┌─ Stored data

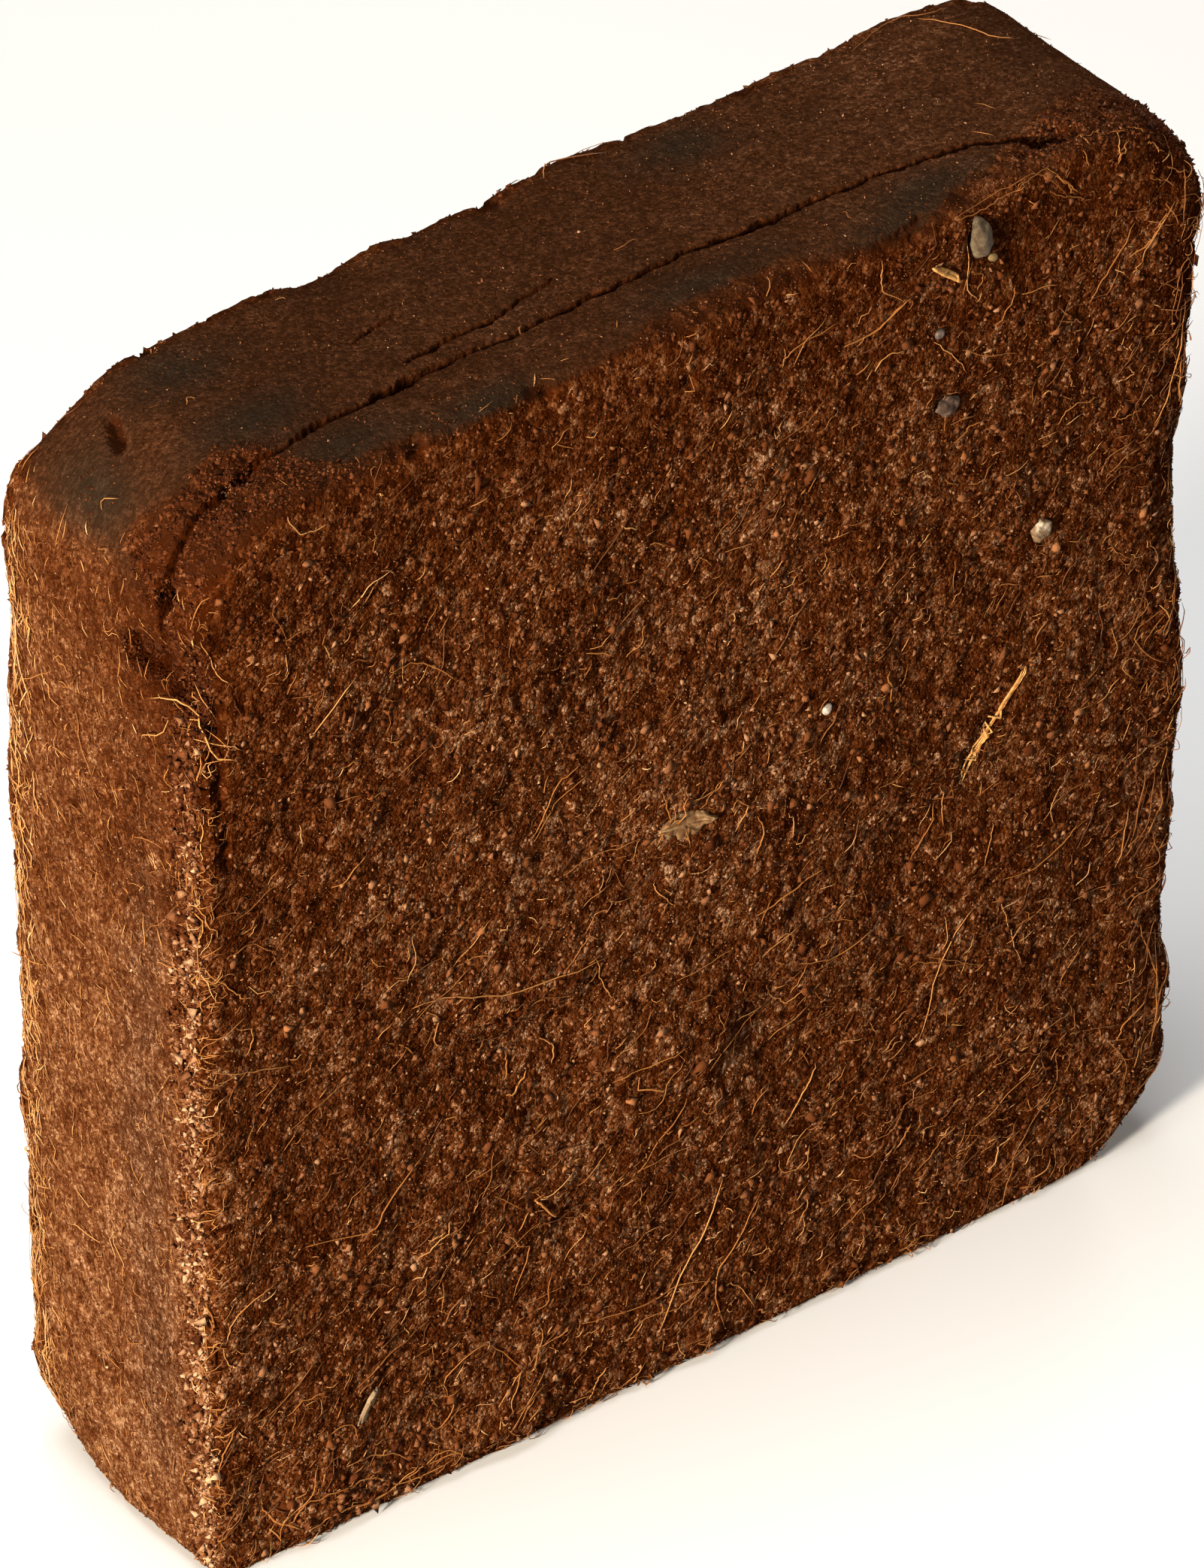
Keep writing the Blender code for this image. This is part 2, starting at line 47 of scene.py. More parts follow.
TOP_RISE = 0.022            # how much higher the right is, per metre of height and of width
SKIN_STEP = 0.0014          # spacing of the skin's points
FOOT = 0.004                # the skin grows flat from this height down to the ground
SIDE_REACH = 0.0335         # the narrow sides lie this near to the middle of the thickness
FACE_LINE = 0.0343          # the skin beyond this belongs to the front or the back face
LUMP, SMALL_LUMP = 0.0005, 0.00046     # heights of the unevenness of the torn ground
RIPPLE = 0.00016            # height of the unevenness of the smooth ground
JITTER = 0.00013            # how far each point of the crumbly skin is out of line
PIT_DEPTH = 0.0015          # of the deepest pits in the torn ground
FULL_SHADE_DEPTH = 0.0024         # a hollow this deep gets the darkest painted shade

# Each crack is a row of points: distance round the block from the middle of its top (to the
# left is negative), place across the thickness, half width and depth
CRACKS = (
    ((-0.174, -0.024, 0.0005, 0.0035), (-0.156, -0.0226, 0.0011, 0.006),
     (-0.141, -0.0215, 0.0005, 0.004), (-0.123, -0.019, 0.0012, 0.006),
     (-0.107, -0.0175, 0.0004, 0.0035), (-0.098, -0.0155, 0.0006, 0.004),
     (-0.082, -0.015, 0.0005, 0.0045), (-0.069, -0.0134, 0.0011, 0.006),
     (-0.054, -0.0134, 0.0003, 0.004), (-0.04, -0.0145, 0.0003, 0.0035),
     (-0.013, -0.0134, 0.0004, 0.004), (0.014, -0.0119, 0.0003, 0.0035),
     (0.028, -0.0134, 0.0007, 0.0045), (0.054, -0.0139, 0.0004, 0.003),
     (0.08, -0.0165, 0.0003, 0.003), (0.094, -0.0185, 0.0005, 0.0035),
     (0.108, -0.0271, 0.0013, 0.0055)),
    ((-0.067, -0.0078, 0.0001, 0.0018), (-0.054, -0.0063, 0.0004, 0.0032),
     (-0.038, -0.0063, 0.0003, 0.0022), (-0.016, -0.0018, 0.0, 0.0012)),
    ((-0.072, 0.006, 0.0, 0.001), (-0.063, 0.008, 0.0001, 0.0014),
     (-0.054, 0.01, 0.0, 0.001)),
    ((0.048, -0.0352, 0.0003, 0.002), (0.057, -0.0346, 0.0007, 0.0035),
     (0.067, -0.0334, 0.0004, 0.002)),
    ((0.176, -0.013, 0.0003, 0.0025), (0.2, -0.011, 0.0006, 0.0045),
     (0.228, -0.0121, 0.0004, 0.004), (0.252, -0.0094, 0.0007, 0.005),
     (0.29, -0.0108, 0.0003, 0.003)),
)
CRACK_REACH = 0.003         # the skin is finer this near to a crack
LIP = 0.0011                # width of the crumbly ground beside a crack

# Hollows where the edges have crumbled, each from one point to another: radius and depth
HOLLOWS = (
    ((-0.1515, -0.016, 0.26), (-0.1495, -0.035, 0.256), 0.005, 0.0048),
    ((-0.149, -0.035, 0.26), (-0.145, -0.0368, 0.248), 0.0044, 0.0032),
    ((-0.144, -0.0368, 0.24), (-0.1415, -0.0368, 0.208), 0.0018, 0.0019),
    ((-0.126, -0.0165, 0.3), (-0.121, -0.0165, 0.301), 0.0036, 0.0028),
    ((-0.149, -0.0236, 0.2815), (-0.1488, -0.0236, 0.2785), 0.003, 0.0034),
    ((-0.1345, 0.012, 0.296), (-0.131, 0.019, 0.2972), 0.0016, 0.0026),
    ((-0.088, -0.035, 0.2995), (-0.084, -0.0355, 0.2995), 0.0028, 0.0022),
    ((-0.049, -0.035, 0.3), (-0.0465, -0.035, 0.3), 0.0026, 0.0022),
    ((0.106, -0.0268, 0.3022), (0.115, -0.0285, 0.301), 0.002, 0.0028),
    ((0.044, -0.0345, 0.3035), (0.062, -0.034, 0.3035), 0.0018, 0.0016),
)

# Where the smooth ground of the narrow sides begins behind the worn front edge:
# distance round the block, place across the thickness
SMOOTH_FROM = (
    (-0.3, -0.029), (-0.165, -0.026), (-0.15, -0.006), (-0.141, -0.011), (-0.132, -0.013),
    (-0.122, -0.01), (-0.112, -0.012), (-0.108, -0.025), (-0.102, -0.032), (-0.08, -0.035),
    (-0.047, -0.037), (-0.03, -0.036), (-0.006, -0.03), (0.011, -0.032), (0.026, -0.03),
    (0.044, -0.035), (0.06, -0.036), (0.078, -0.032), (0.089, -0.03), (0.1, -0.024),
    (0.11, -0.021), (0.13, -0.017), (0.16, -0.023), (0.3, -0.027),
)
# Slate-coloured patches painted on the smooth ground for its glazed sheen, a painted reflection:
# distance round, place across, half length and breadth
PAINTED_SHEEN_PATCHES = (
    (-0.096, -0.027, 0.016, 0.008), (-0.06, -0.032, 0.018, 0.006),
    (-0.107, -0.004, 0.018, 0.01), (-0.109, 0.022, 0.016, 0.01),
    (-0.145, 0.009, 0.011, 0.017), (0.074, -0.026, 0.018, 0.007), (0.008, -0.025, 0.02, 0.007),
    (0.038, 0.024, 0.014, 0.009), (0.057, -0.033, 0.012, 0.005), (0.24, 0.012, 0.03, 0.012),
    (0.19, -0.006, 0.02, 0.009), (-0.245, -0.018, 0.045, 0.011),
    (-0.32, -0.014, 0.045, 0.012), (-0.385, -0.017, 0.035, 0.011),
)


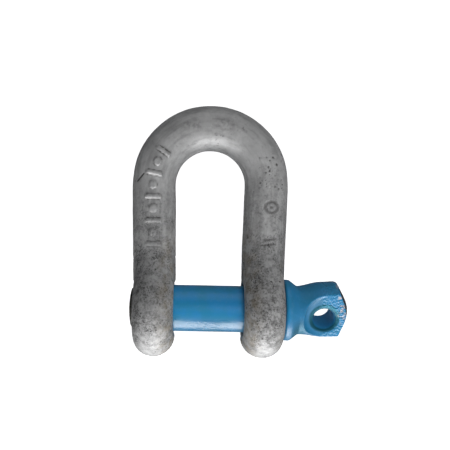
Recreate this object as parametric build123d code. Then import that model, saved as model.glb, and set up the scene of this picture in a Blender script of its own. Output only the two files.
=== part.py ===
from build123d import *
import os
from math import asin, cos, degrees, radians, sin, sqrt, tan

# A screw-pin dee shackle, in millimetres.
# Origin: on the pin's axis, midway between the two ears.
# +X runs along the pin towards its head, and +Z runs up to the crown.

# Body: the round bar of its arch and legs. Each leg thins on its way down through its ear,
# where it swells the inner side above and below the pin, and ends in a ball.
# Its corner radius is a share of its thickness, which leaves it round but for hairline flats.
LEG_BAR = 26.2
CROWN_BAR = 27.3
FOOT_BAR = 24.2
BAR_ROUNDNESS = 0.496
ARCH_INNER_RADIUS = 21.0
ARCH_CENTRE_Z = 74.9
ARCH_STEP_ANGLE = 15
LEG_TAPER_TOP_Z = 28.0
FOOT_X = 32.1
FOOT_Z = -16.9
FOOT_BALL_RADIUS = 12.2
LEG_STEPS = 11

# Body: the two ears
JAW = 41.6
EAR_THICKNESS = 24.0
EAR_RADIUS = 29.1
EAR_ROUNDING = 11.5
EAR_FLARE_RADIUS = 36.0

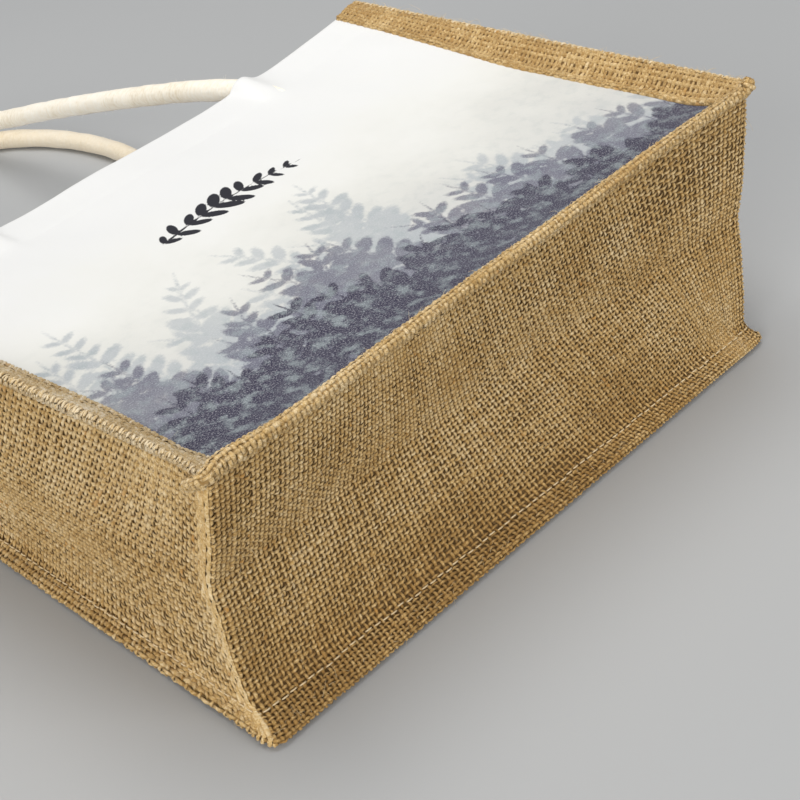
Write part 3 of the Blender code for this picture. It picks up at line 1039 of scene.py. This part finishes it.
def leafField(field, x, y, foot, tip, halfWidth):
    # raises the field inside a leaf that runs from foot to tip; all in millimetres
    middle, long = (foot + tip) / 2, np.linalg.norm(tip - foot) / 2
    run = (tip - foot) / (2 * long)
    columns, rows = span(x, middle[0], long), span(y, middle[1], long)
    px, py = np.meshgrid(x[columns] - middle[0], y[rows] - middle[1])
    if px.size == 0:
        return
    lengthwise, aside = px * run[0] + py * run[1], px * run[1] - py * run[0]
    share = np.hypot(lengthwise / long, aside / halfWidth)
    field[rows, columns] = np.maximum(field[rows, columns], (1 - share) * halfWidth)


def drawSprig(field, x, y, foot, height, lean, bend, rng, leaf, apart):
    # a bending stem with pairs of leaves that shorten towards its tip
    point, steps = np.array(foot, float), max(int(height / apart), 4)
    for i in range(steps):
        share = i / steps
        turn = lean + bend * share
        run = np.array([np.sin(turn), np.cos(turn)])
        after = point + run * height / steps
        leafField(field, x, y, point - run * 1.5, after + run * 1.5, 0.75 - 0.35 * share)
        long = leaf * (0.4 + 0.6 * np.sin(np.pi * min(share * 0.85 + 0.2, 1))) * rng.uniform(0.8, 1.2)
        for side in (-1, 1):
            spread = turn + side * rng.uniform(0.6, 1.1)
            end = point + np.array([np.sin(spread), np.cos(spread)]) * long
            leafField(field, x, y, point, end, max(long * printLook["slim"], 0.7))
        point = after


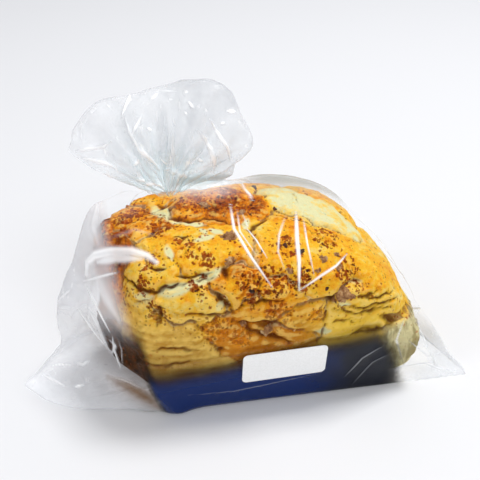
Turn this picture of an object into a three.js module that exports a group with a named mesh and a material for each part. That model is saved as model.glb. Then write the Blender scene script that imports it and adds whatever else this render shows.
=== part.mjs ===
// A loaf of bread standing in a clear film bag whose mouth is gathered into a neck and fans out above it.
// Millimetres, +Z up. The bag's broad front looks along -Y and the two corners of its bottom seal lie along X.
// The bag is one solid out to its film, because the film is shut round the loaf. The price sticker is a second solid.
import * as THREE from "three";

// The loaf that the film is drawn round: half sizes of its base and of its shoulder, where the sides turn into the crown
const BASE_HALF_WIDTH = 81;
const BASE_HALF_DEPTH = 54;
const SHOULDER_HALF_WIDTH = 101;
const SHOULDER_HALF_DEPTH = 66;
const SHOULDER_HEIGHT = 80;
const CROWN_HEIGHT = 127;
const BASE_ROUNDING = 1.5;
const BASE_POWER = 9; // of the superellipse that is the loaf seen from above
const SHOULDER_POWER = 3.8;
const CROWN_POWER_LEFT = 3.2; // the crown is square over the left end and round over the right
const CROWN_POWER_RIGHT = 2.1;
const LEFT_RISE = 0.06; // share that the left end stands taller by
const RIGHT_DROP = 0.39; // share of its height that the loaf loses towards its right end
const DROP_REACH = 105;
const DROP_POWER = 2.2;

// The film: its gap to the loaf, and the folded side edges as [height, x, y], from the seal's corner up to the shoulder
const FILM_GAP = 1.5;
const LEFT_EDGE = [
  [0, -182, -6],
  [10, -165, 4],
  [20, -150, 9],
  [36, -151, 11],
  [50, -149, 11],
  [62, -145, 11],
  [80, -137, 11],
];
const RIGHT_EDGE = [
  [0, 138, -59.5],
  [29, 126, -59],
  [56, 117, -57],
  [80, 107, -46],
];
const FLOOR_BULGE = 9; // the flaps' blunt corners swell this much on the floor, and draw in by the slack above it
const BULGE_POWER = 4;
const FLAP_SLACK = 0.8;
const SLACK_RISE = 30;
const TENT_HEIGHT = 132; // of the air-filled film over the left end, and the share of its way in that it takes to rise
const TENT_RUN = 0.27;

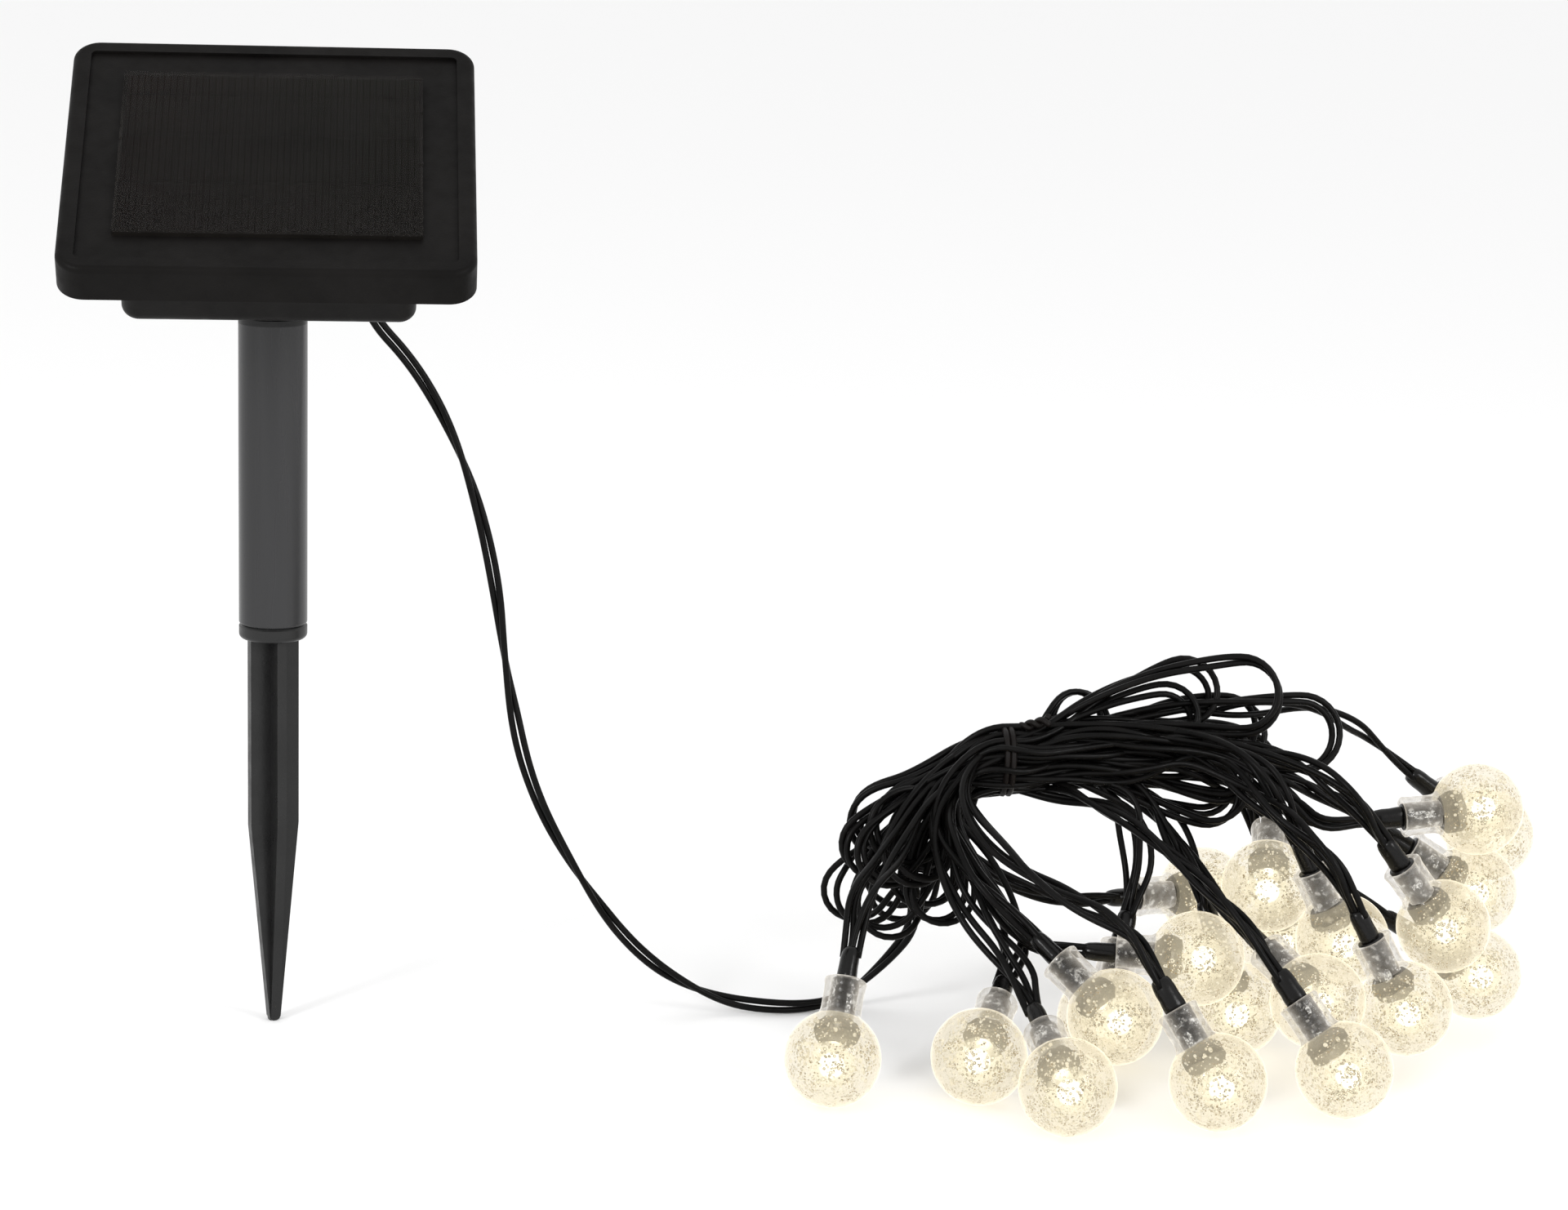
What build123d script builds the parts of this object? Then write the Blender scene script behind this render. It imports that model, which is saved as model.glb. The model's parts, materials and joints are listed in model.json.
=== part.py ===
from build123d import *
import math
import os

# Solar string lights: a solar head that tilts on a ground stake, and a string of twenty
# bubble globes that lies in a tied hank beside it.
# Millimetres. Origin at the tip of the ground spike, +Z up along the stake, -Y is the front.
# The string lies on the plane z = 0.

# ---------------------------------------------------------------- driving dimensions
TUBE_R = 9.0
TUBE_WALL = 1.2
TUBE_BOTTOM = 110.0
TUBE_TOP = 190.0
TUBE_EDGE = 0.7
PLUG_R = TUBE_R - TUBE_WALL
PLUG_LENGTH = 20.0

COLLAR_HEIGHT = 4.0
COLLAR_GROOVE = 0.6
SPIKE_RIB_REACH = 6.7
SPIKE_RIB_THICK = 2.6
SPIKE_TAPER_START = 55.0
SPIKE_TIP_HALF = 1.6
SPIKE_TURN = 22.0
COLLAR_EDGE = 1.4
PLUG_LEAD_IN = 1.0
BRACKET_SEAT = 1.5

HINGE_Z = 200.0
KNUCKLE_R = 7.5
KNUCKLE_HALF = 9.0
KNUCKLE_REACH = 10.0
EAR_INNER = 9.2
EAR_THICK = 4.1
EAR_R = 7.0
BOLT_R = 2.5
BOLT_PLAY = 0.05
WASHER_R = 5.5
WASHER_THICK = 1.0
BOLT_HEAD_R = 4.5
BOLT_HEAD_HEIGHT = 3.2
NUT_R = 7.0
NUT_HEIGHT = 6.0
NUT_FLUTES = 12
NUT_FLUTE_R = 1.0
NUT_EDGE = 0.8
BOLT_SOCKET_R = 1.7
BOLT_SOCKET_DEPTH = 1.5
BOLT_HEAD_EDGE = 1.6

# The head is drawn level in its own frame: x across, u towards the rear and n up through the
# panel, from the hinge axis. head() then tilts it and lifts it to the hinge.
TILT = 33.0
FRAME_WIDTH = 104.0
FRAME_DEPTH = 92.0
FRAME_HEIGHT = 10.0
FRAME_FRONT = -38.0
FRAME_TOP = 36.8
FRAME_WALL = 2.2
FRAME_CORNER = 7.0
RIM_WIDTH = 4.6
RIM_EDGE = 1.6
RECESS_DEPTH = 1.0
RECESS_CORNER = 1.5
DECK_THICK = 2.0
CAVITY_CORNER = 2.0
BOARD_CORNER = 0.6
BOARD_WIDTH = 77.0
BOARD_DEPTH = 64.0
BOARD_THICK = 1.2
CELL_GAP = 0.5
CELL_THICK = 0.3
CELL_MARGIN = 1.0
CELL_DEPTHS = [18.4, 18.4, 16.3, 7.4]
LAMINATE_THICK = 0.4
SEAM_WIDTH = 0.4
SEAM_DEPTH = 0.2

BOX_WIDTH = 74.0
BOX_FRONT = -28.6
BOX_DEPTH = 68.0
BOX_BOTTOM = 10.9
BOX_WALL = 2.0
BOX_CORNER = 4.5
BOX_INNER_CORNER = 2.5
BOX_EDGE = 3.0
PLATE_THICK = 2.0
PLATE_PLAY = 0.2
PLATE_CORNER = 1.8
GASKET_THICK = 1.5
GASKET_WIDTH = 2.0
GASKET_INSET = 10.0
GASKET_CORNER = 3.0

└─

— Request —
Starting at the line that contains "Recreate this object", repeat each line exactly, and stop after the line that contains "from math import".

— Expected output —
Recreate this object as parametric build123d code. Then import that model, saved as model.glb, and set up the scene of this picture in a Blender script of its own. Output only the two files.
=== part.py ===
from build123d import *
import os
from math import asin, cos, degrees, radians, sin, sqrt, tan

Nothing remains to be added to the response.